The TMQ leader’s critics have also alluded to his speech on February 25, 2012 in Vadodara, which infuriated Indian Muslims because he not only urged them to forget the 2002 Gujarat carnage but also thanked Chief Minister Narendra Modi for providing him security. The prominent cleric of Hyderabad, Maulana Naseeruddin, angrily denounced Qadri for adding insult to the injury of Muslims.
Similarly, Qadri’s detractors refer to his comments on the blasphemy laws. A video clip shows him telling his European audience in September last year, when the Rimsha Masih episode had lacerated Pakistan’s visage with another horrendous scar, that he was not complicit in the formulation of the laws which, at all events, applied only and exclusively to Muslims. Furthermore, he had sharp differences with the manner in which they were enforced.

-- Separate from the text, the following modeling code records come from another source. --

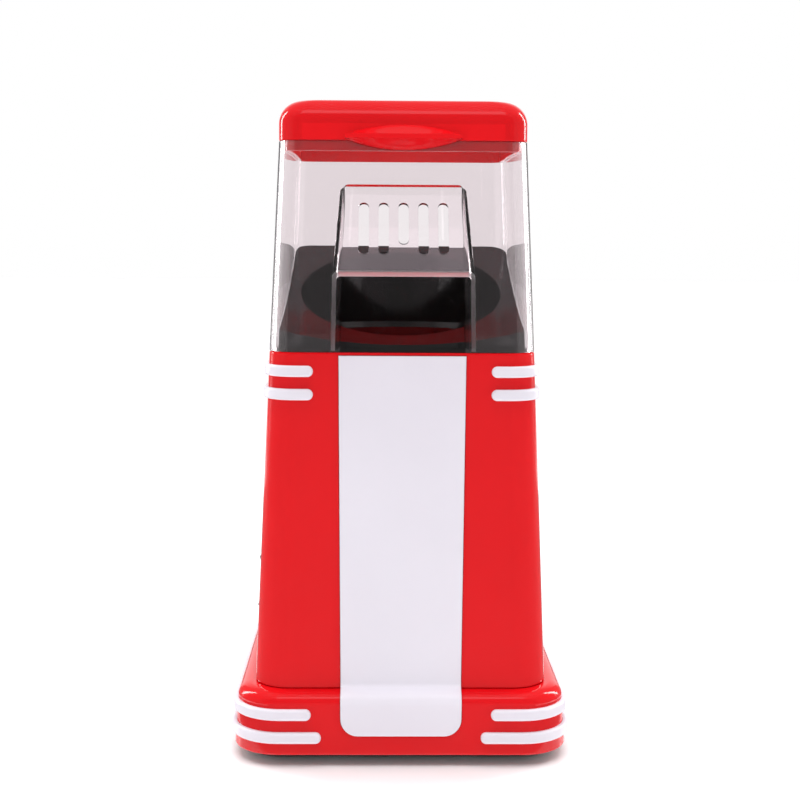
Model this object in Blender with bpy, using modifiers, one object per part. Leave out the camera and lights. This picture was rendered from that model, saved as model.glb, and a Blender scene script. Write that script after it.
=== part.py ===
"""Hot-air popcorn maker: red body on a wider plinth, clear cover with an outlet hood, measuring lid.

Sizes below are in millimetres and turned into metres by MM. The origin is on the table, in the
middle of the plinth. +Z is up, the outlet hood faces -Y and the mains switch is on the -X side.
"""
import math

import bmesh
import bpy
from mathutils import Matrix, Vector

MM = 0.001
GAP = 0.3                      # play between pieces that touch

# Outer shape: half sizes along X and Y, and the radius of the upright corners.
PLINTH_BOTTOM = 5.0
PLINTH_EDGE = 27.5             # where the upright side turns into the shoulder
PLINTH_TOP = 33.2
PLINTH_HALF_X = 77.0
PLINTH_HALF_Y = 80.2
PLINTH_DRAFT = 0.07
PLINTH_CORNER = 21.0
PLINTH_WALL = 2.6

BODY_BOTTOM = 33.5
BODY_TOP = 186.7
BODY_FOOT_X = 67.6
BODY_FOOT_Y = 70.5
BODY_HEAD_X = 61.0
BODY_HEAD_Y = 61.5
BODY_FOOT_CORNER = 16.0
BODY_HEAD_CORNER = 13.0
BODY_WALL = 2.6

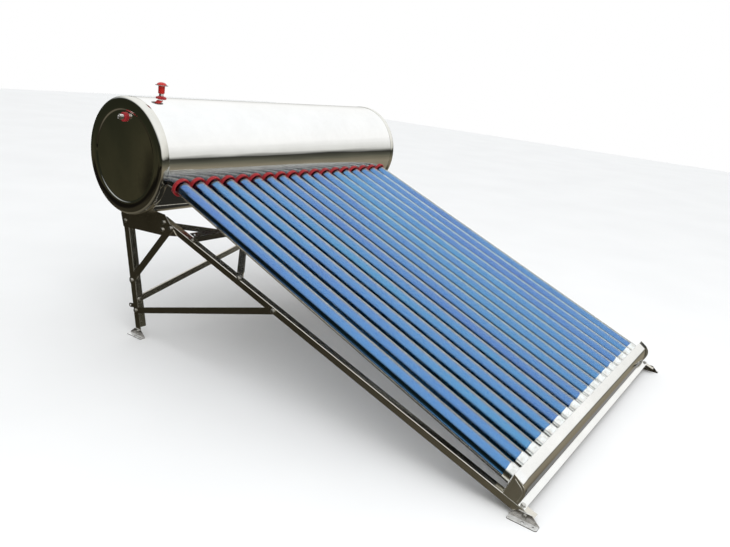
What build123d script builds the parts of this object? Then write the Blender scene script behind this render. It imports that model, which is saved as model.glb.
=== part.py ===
"""Thermosiphon solar water heater with eighteen vacuum tubes on a folded-sheet stand.

Millimetres. X runs along the tank, -Y is the front (lower tube ends), +Z is up.
The origin is on the ground, under the middle of the whole heater.
"""
from build123d import *
import os
from math import cos, sin, tan, radians, hypot

# ---------------------------------------------------------------- driving dimensions
# Tank
TANK_LENGTH = 1580.0
CAP_RADIUS = 228.0             # outside of the end caps
CAP_SKIRT = 36.0               # how far a cap reaches over the shell
CAP_SHEET = 1.2
CAP_CORNER = 14.0
PANEL_RADIUS = 178.0           # round panel set back in the cap face
PANEL_STEP = 10.0              # width of the slope round the panel
PANEL_DEPTH = 3.5
SHELL_SHEET = 1.0
SHELL_INSET = 16.0             # shell end behind the cap face
INNER_TANK_RADIUS = 172.0
INNER_TANK_WALL = 1.5
INNER_TANK_INSET = 55.0
INNER_TANK_CORNER = 40.0
FOAM_GAP = 0.2

# Vacuum tubes
TUBE_COUNT = 18
TUBE_PITCH = 80.0
TUBE_RADIUS = 29.0
TUBE_WALL = 1.6
ABSORBER_RADIUS = 23.5
TUBE_LENGTH = 1800.0
TUBE_TOP = 78.0                # tube mouth, measured down the slope from the tank axis
TIP_RADIUS = 4.0               # sealed-off tip of the outer glass
TUBE_TILT = 21.0               # degrees from the ground
TUBE_DROP = 12.0               # tube plane passes this far below the tank axis
SEAL_WALL = 4.0
RING_RADIUS = 38.0
FIT = 0.05                     # radial clearance where a round part sits in its seal

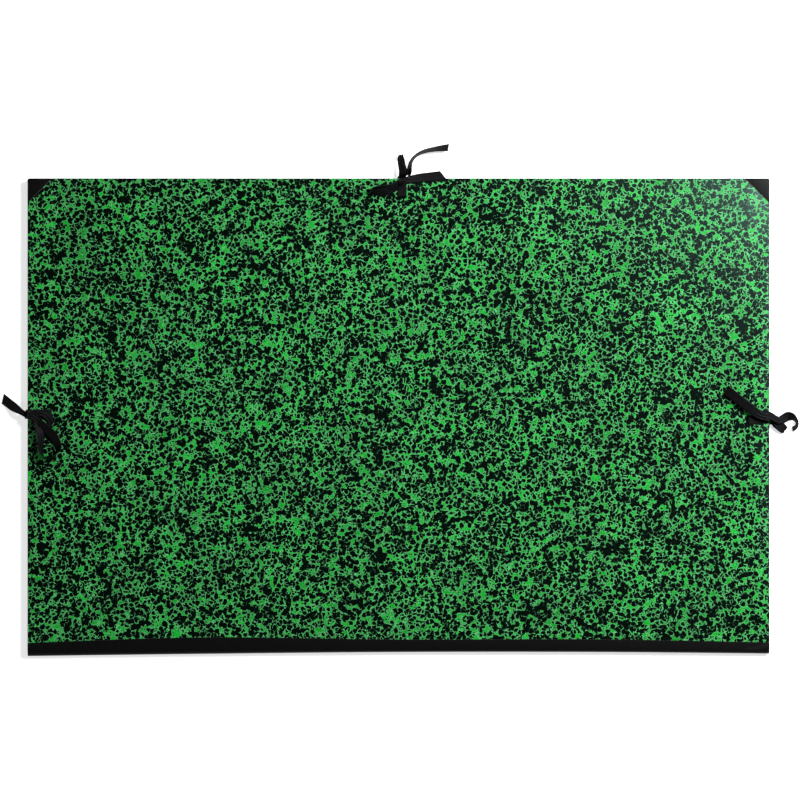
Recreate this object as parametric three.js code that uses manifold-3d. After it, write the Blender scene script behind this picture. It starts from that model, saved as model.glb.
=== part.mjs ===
// A large drawing portfolio: two boards hinged by a cloth spine and tied shut with ribbons on three sides.
// It lies flat on its back cover. The origin is on the table, under the middle of the closed portfolio.
// X runs along the spine, Y from the spine to the fore edge, Z up. Lengths are in millimetres.

import * as THREE from 'three';
import { mergeVertices } from 'three/addons/utils/BufferGeometryUtils.js';
import Module from 'manifold-3d';

const wasm = await Module();
wasm.setup();

// Overall size
const coverWidth = 1200;
const coverDepth = 762;
const fullestSpine = 11;

// Thicknesses of the layers
const standOff = 0.7;
const paperThickness = 0.3;
const boardThickness = 3;
const liningThickness = 0.3;
const filling = 6;

// Covering
const cornerRadius = 3;
const turnIn = 18;
const cornerLeg = 40;
const liningMargin = 5;
const seam = 0.3;
const hingeStrip = 25;
const hingeStripThickness = 0.3;
const spineCushion = 0.3;

// How far the spine cloth stands out beyond the boards, and how much of it the paper leaves bare,
// at places along the spine given as shares of half the width
const spineFullness = [[-1, fullestSpine], [-0.53, 7.5], [0, 4.5], [0.54, 4.5], [1, 7]];
const bareCloth = [[-1.02, 10], [-0.53, 19.5], [0, 16], [0.54, 16.3], [1.02, 11]];

// Slits for the ribbons, each given by its place along the edge and its distance from that edge
const ribbonWidth = 15;
const ribbonThickness = 0.4;
const slitLength = 16.4;
const slitWidth = 2.6;
const recessLength = 32;
const recessDepth = 1;
const leftSlitInset = 38;
const rightSlitInset = 35;
const topSlitInset = 30;
const leftSlitY = 5.4;
const rightSlitY = -4.3;
const topSlitX = 5.7;

// Worked out from the sizes above
const halfWidth = coverWidth / 2;
const foreEdge = (coverDepth + fullestSpine) / 2;
const boardEdge = foreEdge - coverDepth;
const coverThickness = paperThickness + boardThickness + liningThickness + liningThickness;
const closedThickness = 2 * coverThickness + filling;
const topFace = standOff + closedThickness;

// A cover is described from its outer face inwards. Height turns such a depth into a height above the table.
const covers = {
  back: { name: 'back', height: (depth) => standOff + depth },
  front: { name: 'front', height: (depth) => topFace - depth },
};

const finish = {
  board: { color: 0x8a8378, roughness: 0.9 },
  marbledPaper: { color: 0x1c6b35, roughness: 0.4 },
  blackCloth: { color: 0x1b1a1c, roughness: 0.75 },
  innerCloth: { color: 0x201f21, roughness: 0.85 },
  lining: { color: 0x2a2b2c, roughness: 0.8 },
  ribbon: { color: 0x101012, roughness: 0.6 },
};

function solid(geometry) {
  const bare = geometry.clone();
  bare.deleteAttribute('normal');
  bare.deleteAttribute('uv');
  const merged = mergeVertices(bare, 1e-5);
  return new wasm.Manifold(new wasm.Mesh({
    numProp: 3,
    vertProperties: new Float32Array(merged.attributes.position.array),
    triVerts: new Uint32Array(merged.index.array),
  }));
}

function piece(name, body, look) {
  const { vertProperties, triVerts } = body.getMesh();
  const geometry = new THREE.BufferGeometry();
  geometry.setAttribute('position', new THREE.BufferAttribute(new Float32Array(vertProperties), 3));
  geometry.setIndex(new THREE.BufferAttribute(new Uint32Array(triVerts), 1));
  geometry.computeVertexNormals();
  const mesh = new THREE.Mesh(geometry, new THREE.MeshStandardMaterial({ metalness: 0, ...look }));
  mesh.name = name;
  return mesh;
}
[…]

But in another video recording he tells his Pakistani listeners: “The blasphemy law, Article 295-C, was only and entirely created by Allah through this servant and brother (me)! Nobody else has contributed to it. Muslim, Jew, Christian, believer, infidel, man or woman, will be executed like a dog” should they blaspheme. Such duplicity has rarely been witnessed in the past decades.
One conspiracy theory doing the rounds is that the firebrand cleric’s long march was a monumental farce enacted in connivance with the PPP and PML-Q. With an eye on the coming elections, the objective of the two dominant parties of the ruling coalition was to use Qadri’s towering stature among the Barelvi Islamic moderates in Punjab to neutralise the hard-line Deobandis and Ahl-e-Hadith who side with the PML-N and religious parties.
This is the other face of Tahirul Qadri. The ancient manner sought and found redemption through penance and regret as a result of which “a sadder and a wiser man, he rose the morrow morn.” But the TMQ leader is still as arrogant as ever. The people of Pakistan have a right not merely to ask, but demand an explanation from him.